● **PROBLEM TO SOLVE**: Return verbatim everything from the first line through the line that contains "and both balls.", and stop there.

● **DATA SEGMENT**:

_ _ _ _ _

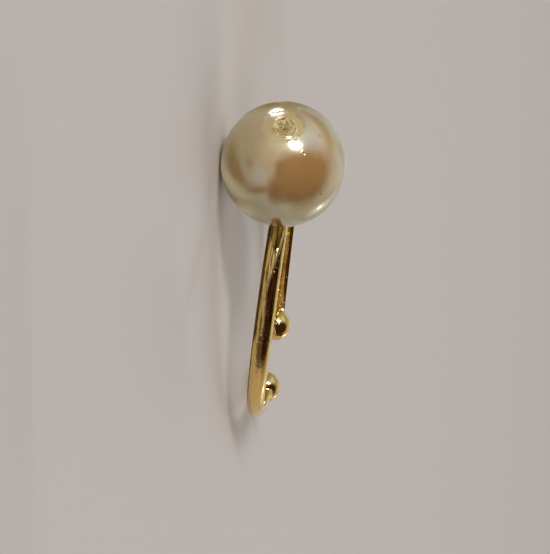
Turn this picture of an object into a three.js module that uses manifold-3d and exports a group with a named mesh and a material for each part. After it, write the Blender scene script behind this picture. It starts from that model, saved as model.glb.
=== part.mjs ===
// An open pearl ring: a gold band with a ball on each end, and a drilled bead glued on a peg.
// Everything is in millimetres.
//
// The ring is made in a frame of its own: x across the finger, y from the gap up to the bead,
// z along the finger. It is then laid on its side, so that it rests on the bead and both balls.

import * as THREE from "three";
import { mergeVertices } from "three/addons/utils/BufferGeometryUtils.js";
import Module from "manifold-3d";

const wasm = await Module();
wasm.setup();

// Band
const innerDiameter = 16.5;
const bandThickness = 0.85;
const bandWidth = 1.22; // under the bead
const endWidth = 1.12; // by the balls
const crownRise = 0.5; // the domed outer face above its edges
const edgeBevel = 0.08; // the broken edges of the flat inner face
const gapHalfAngle = 18.4; // degrees, from the middle of the gap to each ball
const ballDiameter = 2.2;
const armTurn = 10; // degrees, how far the crown turns over halfway down each arm
const armTurnEnd = 120; // degrees from the bead, where the crown stands straight again
const ballShift = 0.2; // the free ends are bent a little to one side
const bendStart = 100; // degrees from the bead

// Bead, and the peg that it is glued on
const beadDiameter = 8;
const drillDiameter = 0.8;
const mouthDiameter = 1.5; // where the drill chipped the bead's outer end
const mouthDepth = 0.16;
const pegDiameter = 0.66;
const pegBelowMouth = 0.45;
const seatGap = 0.04; // between the bead and the band
const leanAcross = 5; // degrees, how far the peg stands off upright
const leanAlong = 2;

// Fineness
const bandSteps = 72;
const crownSteps = 8;
const beadSteps = 48;
const beadRows = 26;
const ballSteps = 24;
const pegSides = 16;

const innerRadius = innerDiameter / 2;
const outerRadius = innerRadius + bandThickness;
const middleRadius = innerRadius + bandThickness / 2;
const beadRadius = beadDiameter / 2;
const ballRadius = ballDiameter / 2;
const drillRadius = drillDiameter / 2;
const mouthRadius = mouthDiameter / 2;
const rad = THREE.MathUtils.degToRad;

const gold = new THREE.MeshStandardMaterial({
  color: new THREE.Color(0.83, 0.66, 0.34),
  roughness: 0.14,
  metalness: 1,
});
const pearl = new THREE.MeshStandardMaterial({
  color: new THREE.Color(0.79, 0.74, 0.63),
  roughness: 0.22,
  metalness: 0.1,
});

// A closed geometry as a solid that can be joined and cut.
function toSolid(geometry) {
  const bare = geometry.clone();
  bare.deleteAttribute("normal");
  bare.deleteAttribute("uv");
  const merged = mergeVertices(bare, 1e-5);
  return new wasm.Manifold(
    new wasm.Mesh({
      numProp: 3,
      vertProperties: new Float32Array(merged.attributes.position.array),
      triVerts: new Uint32Array(merged.index.array),
    }),
  );
}

function toGeometry(solid) {
  const { vertProperties, triVerts } = solid.getMesh();
  const geometry = new THREE.BufferGeometry();
  geometry.setAttribute("position", new THREE.BufferAttribute(vertProperties, 3));
  geometry.setIndex(new THREE.BufferAttribute(triVerts, 1));
  geometry.computeVertexNormals();
  return geometry;
}

// The band's section as (radius, height): flat inside, straight flanks, domed outside.
function bandSection() {
  const half = bandWidth / 2;
  const shoulder = outerRadius - crownRise;
  const points = [
    new THREE.Vector2(innerRadius, -half + edgeBevel),
    new THREE.Vector2(innerRadius + edgeBevel, -half),
  ];
  for (let i = 0; i <= crownSteps; i++) {
    const turn = Math.PI * (i / crownSteps - 0.5);
    points.push(new THREE.Vector2(shoulder + crownRise * Math.cos(turn), half * Math.sin(turn)));
  }
  points.push(new THREE.Vector2(innerRadius + edgeBevel, half));
  points.push(new THREE.Vector2(innerRadius, half - edgeBevel));
  points.push(points[0].clone());
  return points;
}

// The arms aren't quite true: at so many degrees from the bead, the section's width as a share
// of its width under the bead, the turn of its crown and its shift along z.
function armShape(degrees) {
  const { lerp, smoothstep, clamp } = THREE.MathUtils;
  const turned = Math.sin(rad(180 * Math.min(degrees / armTurnEnd, 1))) ** 2;
  const bent = clamp((degrees - bendStart) / (180 - gapHalfAngle - bendStart), 0, 1);
  return {
    width: lerp(1, endWidth / bandWidth, smoothstep(degrees, armTurnEnd / 2, armTurnEnd)),
    turn: rad(armTurn) * turned,
    shift: ballShift * bent ** 2,
  };
}

// Each vertex of the hoop moves with its section.
function shapeArms(geometry) {
  const position = geometry.attributes.position;
  for (let i = 0; i < position.count; i++) {
    const point = new THREE.Vector3().fromBufferAttribute(position, i);
    const spoke = new THREE.Vector3(point.x, point.y, 0).normalize();
    const { width, turn, shift } = armShape(THREE.MathUtils.radToDeg(Math.acos(spoke.y)));
    const inSection = new THREE.Vector2(point.dot(spoke) - middleRadius, point.z * width);
    inSection.rotateAround(new THREE.Vector2(), -turn);
    spoke.multiplyScalar(middleRadius + inSection.x);
    position.setXYZ(i, spoke.x, spoke.y, inSection.y + shift);
  }
  return geometry;
}

// A full hoop about z, turned half a step so that a flat facet faces the finger under the bead.
function hoop() {
  const halfStep = Math.PI / bandSteps;
  const turned = new THREE.LatheGeometry(bandSection(), bandSteps, halfStep);
  return toSolid(shapeArms(turned.rotateX(Math.PI / 2)));
}

// The wedge that opens the hoop opposite the bead.
function gapWedge() {
  const reach = 2 * outerRadius;
  const spread = reach * Math.tan(rad(gapHalfAngle));
  const outline = new THREE.Shape([
    new THREE.Vector2(0, 0),
    new THREE.Vector2(-spread, -reach),
    new THREE.Vector2(spread, -reach),
  ]);
  const wedge = new THREE.ExtrudeGeometry(outline, { depth: 2 * bandWidth, bevelEnabled: false });
  return toSolid(wedge.translate(0, 0, -bandWidth));
}

function endBall(side) {
  const turn = side * rad(gapHalfAngle);
  const ball = new THREE.SphereGeometry(ballRadius, ballSteps, ballSteps / 2);
  ball.translate(middleRadius * Math.sin(turn), -middleRadius * Math.cos(turn), ballShift);
  return toSolid(ball);
}

// The peg's foot is in the band, and its tip is a little below the bead's mouth.
function peg(lean) {
  const foot = -bandThickness / 2;
  const tip = seatGap + beadDiameter - pegBelowMouth;
  const post = new THREE.CylinderGeometry(pegDiameter / 2, pegDiameter / 2, tip - foot, pegSides);
  post.translate(0, (tip + foot) / 2, 0);
  return toSolid(post.applyMatrix4(lean));
}

// The band, its balls and the peg are soldered: one solid.
function ringShank(lean) {
  const solid = hoop()
    .subtract(gapWedge())
    .add(endBall(-1))
    .add(endBall(1))
    .add(peg(lean));
  const mesh = new THREE.Mesh(toGeometry(solid), gold);
  mesh.name = "ring_shank";
  return mesh;
}

// A ball drilled right through along y, with a shallow dished mouth at its outer end.
function pearlBead() {
  const from = -Math.acos(drillRadius / beadRadius);
  const to = Math.acos(mouthRadius / beadRadius);
  const profile = [];
  for (let i = 0; i <= beadRows; i++) {
    const turn = THREE.MathUtils.lerp(from, to, i / beadRows);
    profile.push(new THREE.Vector2(beadRadius * Math.cos(turn), beadRadius * Math.sin(turn)));
  }
  const rim = profile.at(-1);
  profile.push(new THREE.Vector2(drillRadius, rim.y - mouthDepth));
  profile.push(profile[0].clone());
  const turned = new THREE.LatheGeometry(profile, beadSteps);
  const mesh = new THREE.Mesh(toGeometry(toSolid(turned)), pearl);
  mesh.name = "pearl_bead";
  mesh.position.y = seatGap + beadRadius;
  return mesh;
}

// The frame that the peg and the bead stand in: its origin is on top of the band.
const stem = new THREE.Group();
stem.position.y = outerRadius;
stem.rotation.set(rad(-leanAlong), 0, rad(leanAcross));
stem.updateMatrix();
stem.add(pearlBead());

const ring = new THREE.Group();
ring.add(ringShank(stem.matrix), stem);

// Laid on its side, the bead's end rises until the bead and the balls touch the ground together.
ring.updateMatrixWorld(true);
const beadCentre = stem.children[0].getWorldPosition(new THREE.Vector3());
const reach = beadCentre.y + middleRadius * Math.cos(rad(gapHalfAngle));
const drop = ballShift - beadCentre.z;
const slope = (beadRadius - ballRadius) / Math.hypot(reach, drop);
ring.rotation.x = Math.asin(slope) + Math.atan2(drop, reach);

// The origin is under the middle of the part, on the ground.
const part = new THREE.Group();
part.add(ring);
part.updateMatrixWorld(true);
const box = new THREE.Box3().setFromObject(part, true);
const middle = box.getCenter(new THREE.Vector3());
ring.position.set(-middle.x, -middle.y, -box.min.z);

export default part;
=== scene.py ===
import math

import bmesh
import bpy
from mathutils import Matrix, Vector, noise


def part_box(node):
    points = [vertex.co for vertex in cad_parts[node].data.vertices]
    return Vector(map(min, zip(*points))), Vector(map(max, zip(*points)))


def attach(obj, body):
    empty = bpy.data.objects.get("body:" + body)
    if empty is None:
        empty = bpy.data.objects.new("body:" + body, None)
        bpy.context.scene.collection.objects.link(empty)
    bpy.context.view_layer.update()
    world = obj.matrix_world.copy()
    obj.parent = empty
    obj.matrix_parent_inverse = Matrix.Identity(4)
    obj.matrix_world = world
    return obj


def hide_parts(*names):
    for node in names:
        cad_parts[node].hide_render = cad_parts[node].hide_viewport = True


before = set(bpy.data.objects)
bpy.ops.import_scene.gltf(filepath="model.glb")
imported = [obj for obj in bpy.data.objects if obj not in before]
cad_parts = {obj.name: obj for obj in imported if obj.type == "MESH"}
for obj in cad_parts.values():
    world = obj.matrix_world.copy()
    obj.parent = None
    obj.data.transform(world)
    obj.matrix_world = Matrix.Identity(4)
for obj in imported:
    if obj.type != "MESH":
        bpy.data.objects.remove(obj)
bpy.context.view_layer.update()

millimetre = 0.001
rad = math.radians


# The ring's own frame: x across the finger, y from the gap to the bead, z along the finger.

ringSizes = {
    "insideRadius": 8.25,
    "outsideRadius": 9.1,
    "gapHalfAngle": 18.4,  # degrees, from the middle of the gap to a ball
    "ballRadius": 1.1,
    "ballShift": 0.2,  # the free ends are bent a little to one side
    "beadRadius": 4.0,
    "seatGap": 0.04,  # glue between the bead and the band
    "leanAcross": 5.0,  # the peg's lean, in degrees
    "leanAlong": 2.0,
}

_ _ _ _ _

● **RESULT**:
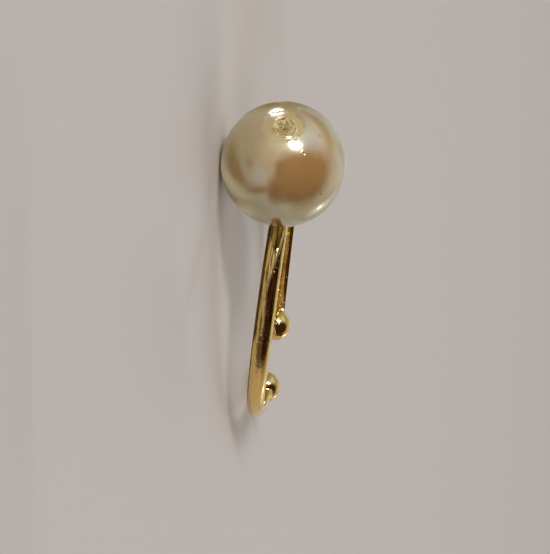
Turn this picture of an object into a three.js module that uses manifold-3d and exports a group with a named mesh and a material for each part. After it, write the Blender scene script behind this picture. It starts from that model, saved as model.glb.
=== part.mjs ===
// An open pearl ring: a gold band with a ball on each end, and a drilled bead glued on a peg.
// Everything is in millimetres.
//
// The ring is made in a frame of its own: x across the finger, y from the gap up to the bead,
// z along the finger. It is then laid on its side, so that it rests on the bead and both balls.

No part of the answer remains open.